At its simplest a Data Lake is an object store where we can put all our data, structured or unstructured. What we don’t do is manipulate the data to conform to any pre-existing model, we are concerned only with storage. A lot of work can go into making an optimal Data Lake and this shouldn't be underestimated. Just because the data is there doesn't mean you can query it without reading everything to find the records of interest. A poorly designed Data Lake quickly becomes cost prohibitive if you're scanning petabytes of data every single query. 

The real power of the Data Lake is the ability to model-on-demand. Having the data stored as raw as possible, we are free to explore as many models as we desire. Contrast this with the model-first approach of a Data Warehouse where the slightest change can take hours or days to manifest. You can see the time saving this ability to rapidly experiment brings without having to re-extract, re-transform and re-load all our data from the source systems. 

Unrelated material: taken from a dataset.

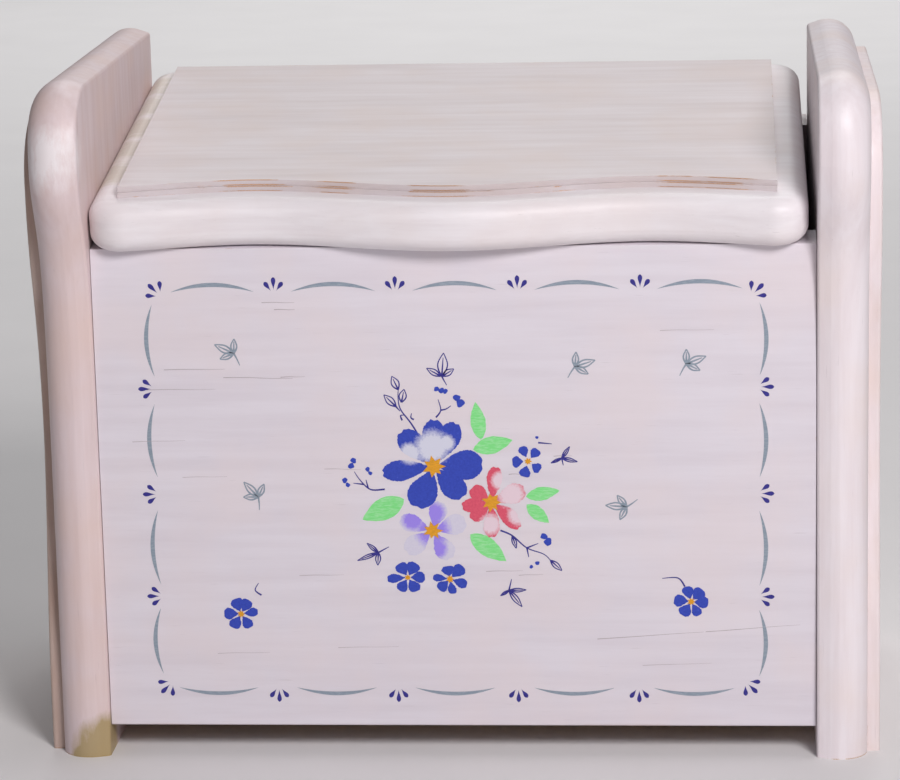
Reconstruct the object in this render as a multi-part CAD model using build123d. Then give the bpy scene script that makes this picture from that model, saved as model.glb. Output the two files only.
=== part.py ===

So, what value does predictive analytics bring? Let me give two examples, one that increases value and one that reduces costs, both from retail. The purchase history of all our customers allows us to build product demand forecast models. Knowing when certain products are more likely to sell and in what quantities allows us to purchase from our suppliers in a more timely manner meaning less unsold inventory cluttering the warehouses and storerooms. 

The purchase history of individual customers will allow us to predict the likelihood of churn. Knowing exactly when to send a waning customer a discount voucher for their favourite product has the potential to win that customer back and equally knowing that a different customer is still loyal saves you from offering a needless discount. 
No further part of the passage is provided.